■ EXCERPTED DATA ■
-- BEGIN --

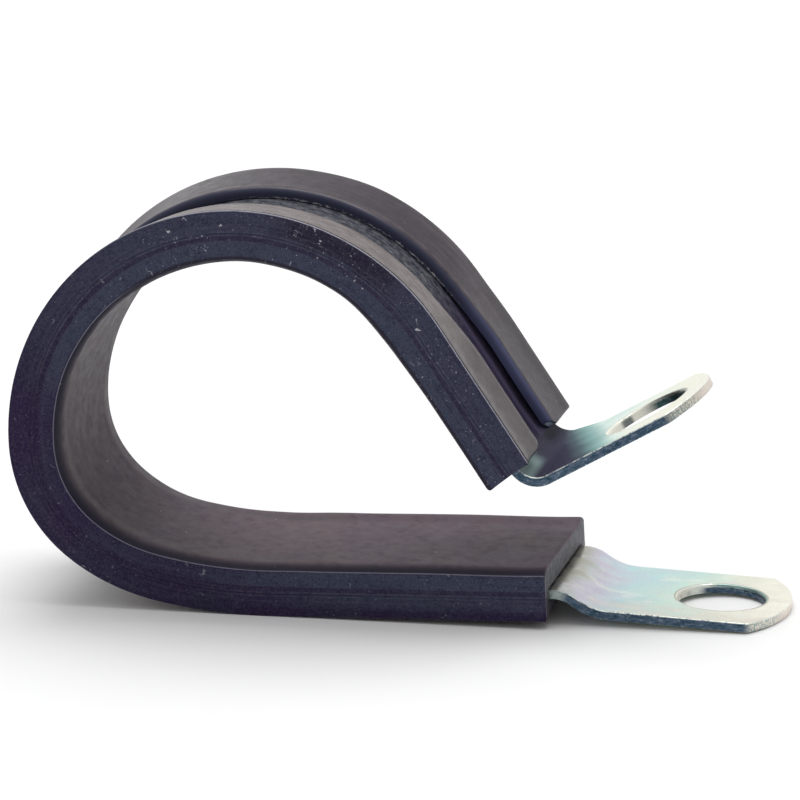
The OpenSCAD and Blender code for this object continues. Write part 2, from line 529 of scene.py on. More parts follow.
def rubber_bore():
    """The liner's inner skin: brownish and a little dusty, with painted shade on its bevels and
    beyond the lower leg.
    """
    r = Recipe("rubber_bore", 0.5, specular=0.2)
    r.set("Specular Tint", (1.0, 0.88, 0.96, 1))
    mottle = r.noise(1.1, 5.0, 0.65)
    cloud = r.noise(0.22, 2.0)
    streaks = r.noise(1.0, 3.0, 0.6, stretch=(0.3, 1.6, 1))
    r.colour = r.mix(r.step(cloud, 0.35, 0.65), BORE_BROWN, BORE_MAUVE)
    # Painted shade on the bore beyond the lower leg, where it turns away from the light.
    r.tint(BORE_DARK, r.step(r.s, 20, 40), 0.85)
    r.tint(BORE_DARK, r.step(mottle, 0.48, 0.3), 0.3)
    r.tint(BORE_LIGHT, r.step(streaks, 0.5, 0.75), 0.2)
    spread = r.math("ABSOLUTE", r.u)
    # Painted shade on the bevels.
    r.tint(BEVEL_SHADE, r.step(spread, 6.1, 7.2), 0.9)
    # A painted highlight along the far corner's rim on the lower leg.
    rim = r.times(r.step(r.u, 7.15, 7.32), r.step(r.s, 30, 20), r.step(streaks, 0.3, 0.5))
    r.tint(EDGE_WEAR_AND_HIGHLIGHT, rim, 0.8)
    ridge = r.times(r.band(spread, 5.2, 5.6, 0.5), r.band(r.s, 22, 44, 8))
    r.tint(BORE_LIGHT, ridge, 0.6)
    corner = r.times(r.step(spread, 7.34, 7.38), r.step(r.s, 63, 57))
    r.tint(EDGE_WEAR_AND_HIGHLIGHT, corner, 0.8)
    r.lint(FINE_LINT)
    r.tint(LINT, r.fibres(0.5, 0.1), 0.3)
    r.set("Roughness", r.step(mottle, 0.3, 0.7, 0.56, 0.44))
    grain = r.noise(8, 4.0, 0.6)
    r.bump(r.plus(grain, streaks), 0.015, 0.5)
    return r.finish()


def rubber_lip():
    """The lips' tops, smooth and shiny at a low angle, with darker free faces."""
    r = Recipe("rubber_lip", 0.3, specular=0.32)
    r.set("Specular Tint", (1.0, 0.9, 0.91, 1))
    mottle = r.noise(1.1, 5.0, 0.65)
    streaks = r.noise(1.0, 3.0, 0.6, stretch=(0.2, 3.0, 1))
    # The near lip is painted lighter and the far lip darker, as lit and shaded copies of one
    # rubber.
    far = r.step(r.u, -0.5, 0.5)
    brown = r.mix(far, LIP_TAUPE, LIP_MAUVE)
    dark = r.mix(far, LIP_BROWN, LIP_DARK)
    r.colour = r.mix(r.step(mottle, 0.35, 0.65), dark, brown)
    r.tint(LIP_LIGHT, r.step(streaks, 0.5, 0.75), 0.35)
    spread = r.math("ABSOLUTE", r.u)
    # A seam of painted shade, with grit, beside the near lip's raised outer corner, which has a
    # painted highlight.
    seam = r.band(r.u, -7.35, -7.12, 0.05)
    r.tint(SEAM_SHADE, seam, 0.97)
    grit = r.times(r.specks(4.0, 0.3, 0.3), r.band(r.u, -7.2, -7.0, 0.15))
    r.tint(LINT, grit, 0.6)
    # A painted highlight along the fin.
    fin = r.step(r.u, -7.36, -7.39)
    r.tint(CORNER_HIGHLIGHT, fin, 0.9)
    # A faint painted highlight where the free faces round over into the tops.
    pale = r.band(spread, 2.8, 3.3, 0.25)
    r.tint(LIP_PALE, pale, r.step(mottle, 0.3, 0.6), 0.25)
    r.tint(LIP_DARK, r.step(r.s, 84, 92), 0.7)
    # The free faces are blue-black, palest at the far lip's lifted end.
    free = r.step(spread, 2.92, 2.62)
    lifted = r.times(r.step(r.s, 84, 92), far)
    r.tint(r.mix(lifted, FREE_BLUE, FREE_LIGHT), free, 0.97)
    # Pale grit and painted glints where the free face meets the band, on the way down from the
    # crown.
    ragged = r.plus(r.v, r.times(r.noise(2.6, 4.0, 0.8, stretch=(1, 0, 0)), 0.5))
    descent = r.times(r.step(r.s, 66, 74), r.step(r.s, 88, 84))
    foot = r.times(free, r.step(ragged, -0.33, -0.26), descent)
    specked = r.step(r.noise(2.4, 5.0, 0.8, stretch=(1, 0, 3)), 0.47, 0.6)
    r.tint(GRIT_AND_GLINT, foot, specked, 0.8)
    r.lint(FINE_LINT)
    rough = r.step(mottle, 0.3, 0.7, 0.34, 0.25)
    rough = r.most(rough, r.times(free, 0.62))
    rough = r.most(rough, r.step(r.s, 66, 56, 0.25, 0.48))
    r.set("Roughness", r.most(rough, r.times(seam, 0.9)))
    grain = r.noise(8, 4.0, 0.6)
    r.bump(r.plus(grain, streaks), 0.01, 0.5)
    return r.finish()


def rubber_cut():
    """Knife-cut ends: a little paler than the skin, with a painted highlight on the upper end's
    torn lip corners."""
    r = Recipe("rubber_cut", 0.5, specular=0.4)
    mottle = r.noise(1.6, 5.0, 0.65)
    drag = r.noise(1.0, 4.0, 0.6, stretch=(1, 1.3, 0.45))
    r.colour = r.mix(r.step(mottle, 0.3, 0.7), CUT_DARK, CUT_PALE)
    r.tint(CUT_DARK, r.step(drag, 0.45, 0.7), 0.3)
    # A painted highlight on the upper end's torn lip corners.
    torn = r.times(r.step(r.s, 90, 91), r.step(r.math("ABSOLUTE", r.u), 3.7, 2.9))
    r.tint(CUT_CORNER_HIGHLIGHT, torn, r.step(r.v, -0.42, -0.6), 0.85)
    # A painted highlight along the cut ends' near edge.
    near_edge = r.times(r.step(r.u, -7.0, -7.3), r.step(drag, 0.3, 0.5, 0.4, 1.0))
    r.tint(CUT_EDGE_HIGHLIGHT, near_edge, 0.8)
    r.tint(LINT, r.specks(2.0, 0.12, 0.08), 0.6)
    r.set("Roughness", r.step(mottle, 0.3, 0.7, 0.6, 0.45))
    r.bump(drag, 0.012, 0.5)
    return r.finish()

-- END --
-- BEGIN --

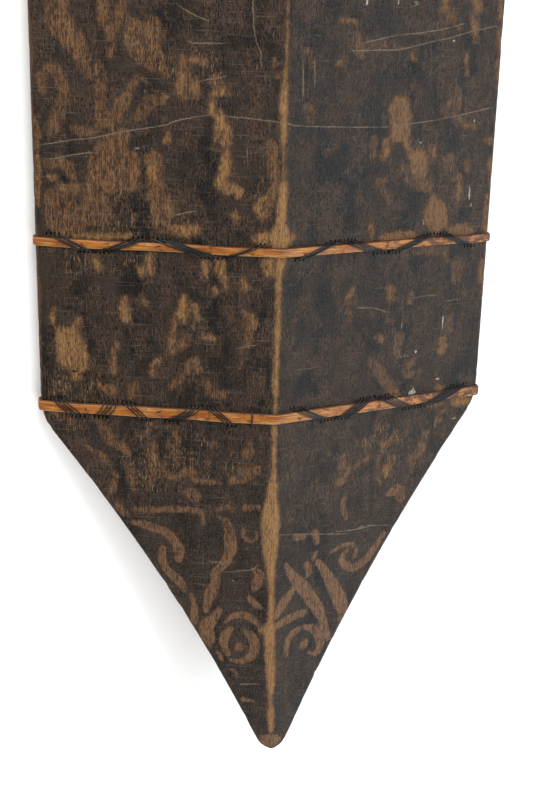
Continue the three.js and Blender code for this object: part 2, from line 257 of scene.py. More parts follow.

-- END --

Find the lines with the string "More" and reproduce them.

The OpenSCAD and Blender code for this object continues. Write part 2, from line 529 of scene.py on. More parts follow.
Continue the three.js and Blender code for this object: part 2, from line 257 of scene.py. More parts follow.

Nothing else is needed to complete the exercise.